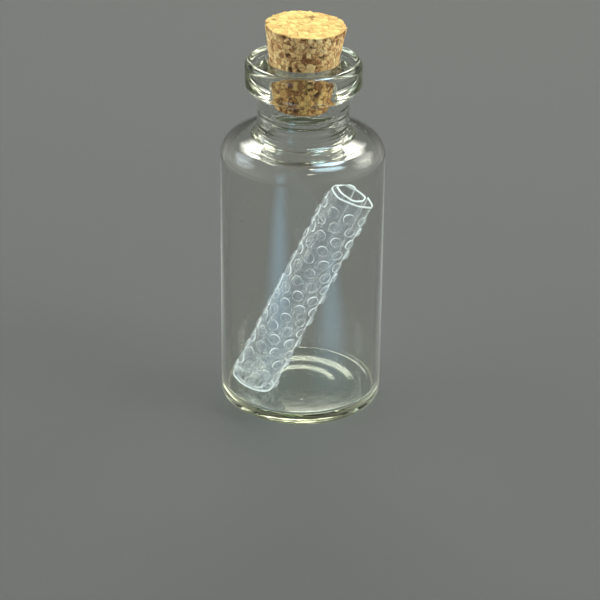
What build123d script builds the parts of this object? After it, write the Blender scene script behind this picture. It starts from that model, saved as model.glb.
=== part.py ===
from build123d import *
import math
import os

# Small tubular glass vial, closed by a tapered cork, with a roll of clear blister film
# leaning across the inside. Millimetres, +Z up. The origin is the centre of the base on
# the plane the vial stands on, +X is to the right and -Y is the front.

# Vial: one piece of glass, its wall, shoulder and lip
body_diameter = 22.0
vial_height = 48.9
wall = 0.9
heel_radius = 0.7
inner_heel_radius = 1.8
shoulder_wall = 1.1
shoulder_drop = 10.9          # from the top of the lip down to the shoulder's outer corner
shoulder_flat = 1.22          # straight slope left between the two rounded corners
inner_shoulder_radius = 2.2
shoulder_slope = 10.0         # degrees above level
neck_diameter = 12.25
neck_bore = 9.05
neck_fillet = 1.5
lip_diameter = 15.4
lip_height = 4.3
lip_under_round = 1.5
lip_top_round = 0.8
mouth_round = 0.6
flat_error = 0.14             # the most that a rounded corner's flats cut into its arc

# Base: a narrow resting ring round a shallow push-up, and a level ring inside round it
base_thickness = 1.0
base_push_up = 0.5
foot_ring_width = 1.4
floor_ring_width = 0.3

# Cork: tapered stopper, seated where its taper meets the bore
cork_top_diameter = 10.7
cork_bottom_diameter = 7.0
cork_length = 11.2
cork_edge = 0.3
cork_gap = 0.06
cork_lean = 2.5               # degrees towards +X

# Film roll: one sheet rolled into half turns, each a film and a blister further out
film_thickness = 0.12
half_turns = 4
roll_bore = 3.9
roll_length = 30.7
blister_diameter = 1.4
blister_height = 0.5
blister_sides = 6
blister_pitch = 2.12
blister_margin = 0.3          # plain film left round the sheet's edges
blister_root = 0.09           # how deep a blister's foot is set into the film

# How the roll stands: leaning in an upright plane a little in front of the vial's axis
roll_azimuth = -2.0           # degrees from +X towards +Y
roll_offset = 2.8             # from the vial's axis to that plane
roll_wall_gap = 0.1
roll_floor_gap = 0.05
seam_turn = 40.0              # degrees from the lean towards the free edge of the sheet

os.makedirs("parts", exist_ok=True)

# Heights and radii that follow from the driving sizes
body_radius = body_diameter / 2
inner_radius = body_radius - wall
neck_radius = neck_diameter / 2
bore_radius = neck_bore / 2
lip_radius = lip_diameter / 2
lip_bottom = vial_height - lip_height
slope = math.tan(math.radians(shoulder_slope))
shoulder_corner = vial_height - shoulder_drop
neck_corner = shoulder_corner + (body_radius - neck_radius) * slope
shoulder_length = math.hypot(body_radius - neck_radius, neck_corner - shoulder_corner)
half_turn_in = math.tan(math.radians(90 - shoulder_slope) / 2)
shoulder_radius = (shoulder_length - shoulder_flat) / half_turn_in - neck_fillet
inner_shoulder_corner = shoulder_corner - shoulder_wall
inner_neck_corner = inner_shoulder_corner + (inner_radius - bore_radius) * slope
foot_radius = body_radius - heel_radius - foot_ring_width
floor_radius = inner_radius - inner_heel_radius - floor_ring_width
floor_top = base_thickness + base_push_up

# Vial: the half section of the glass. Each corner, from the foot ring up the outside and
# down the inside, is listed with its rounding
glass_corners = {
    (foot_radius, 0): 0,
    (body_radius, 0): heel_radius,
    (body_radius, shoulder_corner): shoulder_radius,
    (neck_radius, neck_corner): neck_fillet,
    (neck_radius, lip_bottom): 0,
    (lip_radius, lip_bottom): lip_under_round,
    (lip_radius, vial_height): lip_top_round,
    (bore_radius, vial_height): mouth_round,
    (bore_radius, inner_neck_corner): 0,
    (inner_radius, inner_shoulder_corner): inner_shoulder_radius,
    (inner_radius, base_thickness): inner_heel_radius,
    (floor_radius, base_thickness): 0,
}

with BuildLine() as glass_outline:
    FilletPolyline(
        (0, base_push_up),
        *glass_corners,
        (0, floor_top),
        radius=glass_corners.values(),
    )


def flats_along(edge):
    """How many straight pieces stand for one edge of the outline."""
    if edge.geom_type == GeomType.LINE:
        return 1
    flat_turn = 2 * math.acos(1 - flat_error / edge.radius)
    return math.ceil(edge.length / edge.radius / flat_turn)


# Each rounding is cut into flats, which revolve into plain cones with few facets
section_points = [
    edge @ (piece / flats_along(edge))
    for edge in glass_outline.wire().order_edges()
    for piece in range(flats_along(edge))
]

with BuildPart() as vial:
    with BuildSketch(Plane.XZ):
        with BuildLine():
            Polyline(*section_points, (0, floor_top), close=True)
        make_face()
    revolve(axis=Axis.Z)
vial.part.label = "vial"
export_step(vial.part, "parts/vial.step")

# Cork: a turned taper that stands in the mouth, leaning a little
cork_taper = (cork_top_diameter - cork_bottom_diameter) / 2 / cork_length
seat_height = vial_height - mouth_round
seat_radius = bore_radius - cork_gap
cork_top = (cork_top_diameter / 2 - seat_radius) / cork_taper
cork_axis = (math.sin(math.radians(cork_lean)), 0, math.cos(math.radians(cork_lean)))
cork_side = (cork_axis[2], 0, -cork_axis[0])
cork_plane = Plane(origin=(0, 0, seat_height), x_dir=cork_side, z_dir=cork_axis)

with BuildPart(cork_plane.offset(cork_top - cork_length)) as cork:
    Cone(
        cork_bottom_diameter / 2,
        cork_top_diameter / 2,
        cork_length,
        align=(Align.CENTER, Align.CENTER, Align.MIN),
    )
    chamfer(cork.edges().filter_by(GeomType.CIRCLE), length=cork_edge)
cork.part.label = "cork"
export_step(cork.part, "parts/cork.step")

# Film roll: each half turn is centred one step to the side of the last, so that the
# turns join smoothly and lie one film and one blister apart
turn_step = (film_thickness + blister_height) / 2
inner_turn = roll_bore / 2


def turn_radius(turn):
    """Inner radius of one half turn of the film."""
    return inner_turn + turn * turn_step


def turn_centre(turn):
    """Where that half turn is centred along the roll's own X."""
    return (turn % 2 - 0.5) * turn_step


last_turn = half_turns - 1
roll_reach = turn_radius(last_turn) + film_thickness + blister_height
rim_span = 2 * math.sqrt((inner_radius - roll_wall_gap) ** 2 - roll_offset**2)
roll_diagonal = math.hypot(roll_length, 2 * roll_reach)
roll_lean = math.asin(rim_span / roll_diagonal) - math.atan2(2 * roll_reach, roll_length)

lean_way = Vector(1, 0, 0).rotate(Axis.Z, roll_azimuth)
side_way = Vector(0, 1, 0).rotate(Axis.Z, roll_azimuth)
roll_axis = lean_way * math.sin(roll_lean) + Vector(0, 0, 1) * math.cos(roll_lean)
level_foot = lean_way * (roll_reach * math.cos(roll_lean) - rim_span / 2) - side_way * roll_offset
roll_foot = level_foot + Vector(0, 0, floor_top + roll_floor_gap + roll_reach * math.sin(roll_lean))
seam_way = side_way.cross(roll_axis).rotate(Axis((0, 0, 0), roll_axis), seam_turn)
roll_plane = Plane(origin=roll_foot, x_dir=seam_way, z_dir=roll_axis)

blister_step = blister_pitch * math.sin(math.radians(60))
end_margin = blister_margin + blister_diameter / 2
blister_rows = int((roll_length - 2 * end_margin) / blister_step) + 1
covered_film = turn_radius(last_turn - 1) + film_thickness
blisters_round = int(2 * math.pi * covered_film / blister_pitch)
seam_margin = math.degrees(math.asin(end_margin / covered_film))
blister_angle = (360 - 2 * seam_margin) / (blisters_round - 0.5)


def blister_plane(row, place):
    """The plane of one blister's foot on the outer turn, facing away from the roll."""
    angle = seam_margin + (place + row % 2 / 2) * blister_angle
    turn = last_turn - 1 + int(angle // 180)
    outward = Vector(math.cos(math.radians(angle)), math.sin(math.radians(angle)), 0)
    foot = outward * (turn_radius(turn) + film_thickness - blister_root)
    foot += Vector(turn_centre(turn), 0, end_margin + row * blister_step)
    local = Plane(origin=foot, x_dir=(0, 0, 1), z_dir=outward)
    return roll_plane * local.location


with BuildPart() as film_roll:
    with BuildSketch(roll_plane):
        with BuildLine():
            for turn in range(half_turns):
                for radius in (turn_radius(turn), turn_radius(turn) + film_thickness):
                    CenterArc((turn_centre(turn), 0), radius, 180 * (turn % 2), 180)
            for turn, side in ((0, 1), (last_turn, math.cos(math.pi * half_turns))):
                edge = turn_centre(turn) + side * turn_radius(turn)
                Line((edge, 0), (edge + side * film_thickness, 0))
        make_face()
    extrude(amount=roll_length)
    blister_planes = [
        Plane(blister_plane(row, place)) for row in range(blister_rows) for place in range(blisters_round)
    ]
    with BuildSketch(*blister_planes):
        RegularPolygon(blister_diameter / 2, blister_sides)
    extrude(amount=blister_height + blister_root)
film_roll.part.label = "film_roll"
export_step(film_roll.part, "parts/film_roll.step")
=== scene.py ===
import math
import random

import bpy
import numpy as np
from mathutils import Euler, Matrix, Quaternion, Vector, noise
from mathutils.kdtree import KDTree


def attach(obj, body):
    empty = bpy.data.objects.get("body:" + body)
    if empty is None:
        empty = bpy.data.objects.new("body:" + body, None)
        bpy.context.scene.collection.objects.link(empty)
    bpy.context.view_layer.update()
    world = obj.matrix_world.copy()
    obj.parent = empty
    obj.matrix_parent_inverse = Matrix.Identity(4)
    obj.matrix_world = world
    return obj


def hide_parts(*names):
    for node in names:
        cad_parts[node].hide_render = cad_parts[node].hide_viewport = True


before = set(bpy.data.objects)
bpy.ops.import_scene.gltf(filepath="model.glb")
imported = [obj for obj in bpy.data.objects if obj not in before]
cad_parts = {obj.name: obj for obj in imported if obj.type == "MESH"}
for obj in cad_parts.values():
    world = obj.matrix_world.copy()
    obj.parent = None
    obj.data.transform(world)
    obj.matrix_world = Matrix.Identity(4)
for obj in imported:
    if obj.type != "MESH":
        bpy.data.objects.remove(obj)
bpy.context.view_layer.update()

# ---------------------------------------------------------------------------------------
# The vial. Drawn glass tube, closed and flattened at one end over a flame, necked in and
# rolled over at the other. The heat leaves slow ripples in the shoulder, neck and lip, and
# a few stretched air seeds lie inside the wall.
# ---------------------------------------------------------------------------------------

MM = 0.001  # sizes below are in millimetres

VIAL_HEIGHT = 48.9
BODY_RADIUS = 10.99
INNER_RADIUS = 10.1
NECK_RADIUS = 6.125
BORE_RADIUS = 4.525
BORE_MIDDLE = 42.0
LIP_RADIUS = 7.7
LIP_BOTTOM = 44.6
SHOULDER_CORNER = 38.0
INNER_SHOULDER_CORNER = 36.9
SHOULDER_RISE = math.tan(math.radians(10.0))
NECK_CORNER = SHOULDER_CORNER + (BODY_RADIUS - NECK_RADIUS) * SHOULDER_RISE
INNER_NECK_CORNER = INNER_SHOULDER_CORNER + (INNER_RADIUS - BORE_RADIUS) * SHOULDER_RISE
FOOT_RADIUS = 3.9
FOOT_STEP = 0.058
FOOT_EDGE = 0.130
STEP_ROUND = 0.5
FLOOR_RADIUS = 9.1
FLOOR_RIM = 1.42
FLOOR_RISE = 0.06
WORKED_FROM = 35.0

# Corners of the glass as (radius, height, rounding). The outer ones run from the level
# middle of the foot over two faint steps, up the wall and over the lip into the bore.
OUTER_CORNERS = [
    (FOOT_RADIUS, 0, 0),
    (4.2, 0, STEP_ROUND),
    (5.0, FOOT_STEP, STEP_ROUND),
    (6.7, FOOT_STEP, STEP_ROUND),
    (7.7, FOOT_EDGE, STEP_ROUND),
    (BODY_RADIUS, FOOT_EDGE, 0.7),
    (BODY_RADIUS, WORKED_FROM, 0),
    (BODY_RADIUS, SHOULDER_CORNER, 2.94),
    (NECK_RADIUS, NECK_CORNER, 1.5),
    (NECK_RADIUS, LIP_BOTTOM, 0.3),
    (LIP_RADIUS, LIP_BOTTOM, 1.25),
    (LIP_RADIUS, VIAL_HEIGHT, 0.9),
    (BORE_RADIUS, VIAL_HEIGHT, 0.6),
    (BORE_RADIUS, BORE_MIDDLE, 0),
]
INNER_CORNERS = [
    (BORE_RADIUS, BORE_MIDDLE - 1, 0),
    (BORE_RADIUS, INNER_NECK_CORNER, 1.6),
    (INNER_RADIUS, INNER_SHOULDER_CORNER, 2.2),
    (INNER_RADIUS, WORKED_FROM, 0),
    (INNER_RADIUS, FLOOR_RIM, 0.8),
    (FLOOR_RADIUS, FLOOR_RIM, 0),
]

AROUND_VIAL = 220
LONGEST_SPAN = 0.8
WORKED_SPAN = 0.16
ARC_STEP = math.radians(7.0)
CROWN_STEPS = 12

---

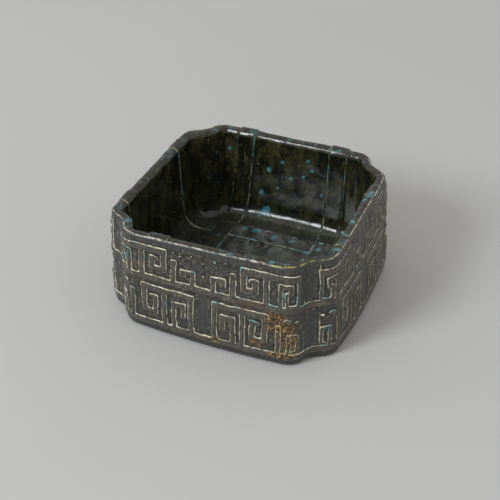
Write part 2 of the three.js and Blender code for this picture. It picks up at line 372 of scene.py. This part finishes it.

**Goal**
Starting at the line that holds "extrude(amount=blister_height + blister_root)", copy each line exactly and stop after the line that holds "bpy.data.objects.remove(obj)".

**Expected output**
    extrude(amount=blister_height + blister_root)
film_roll.part.label = "film_roll"
export_step(film_roll.part, "parts/film_roll.step")
=== scene.py ===
import math
import random

import bpy
import numpy as np
from mathutils import Euler, Matrix, Quaternion, Vector, noise
from mathutils.kdtree import KDTree


def attach(obj, body):
    empty = bpy.data.objects.get("body:" + body)
    if empty is None:
        empty = bpy.data.objects.new("body:" + body, None)
        bpy.context.scene.collection.objects.link(empty)
    bpy.context.view_layer.update()
    world = obj.matrix_world.copy()
    obj.parent = empty
    obj.matrix_parent_inverse = Matrix.Identity(4)
    obj.matrix_world = world
    return obj


def hide_parts(*names):
    for node in names:
        cad_parts[node].hide_render = cad_parts[node].hide_viewport = True


before = set(bpy.data.objects)
bpy.ops.import_scene.gltf(filepath="model.glb")
imported = [obj for obj in bpy.data.objects if obj not in before]
cad_parts = {obj.name: obj for obj in imported if obj.type == "MESH"}
for obj in cad_parts.values():
    world = obj.matrix_world.copy()
    obj.parent = None
    obj.data.transform(world)
    obj.matrix_world = Matrix.Identity(4)
for obj in imported:
    if obj.type != "MESH":
        bpy.data.objects.remove(obj)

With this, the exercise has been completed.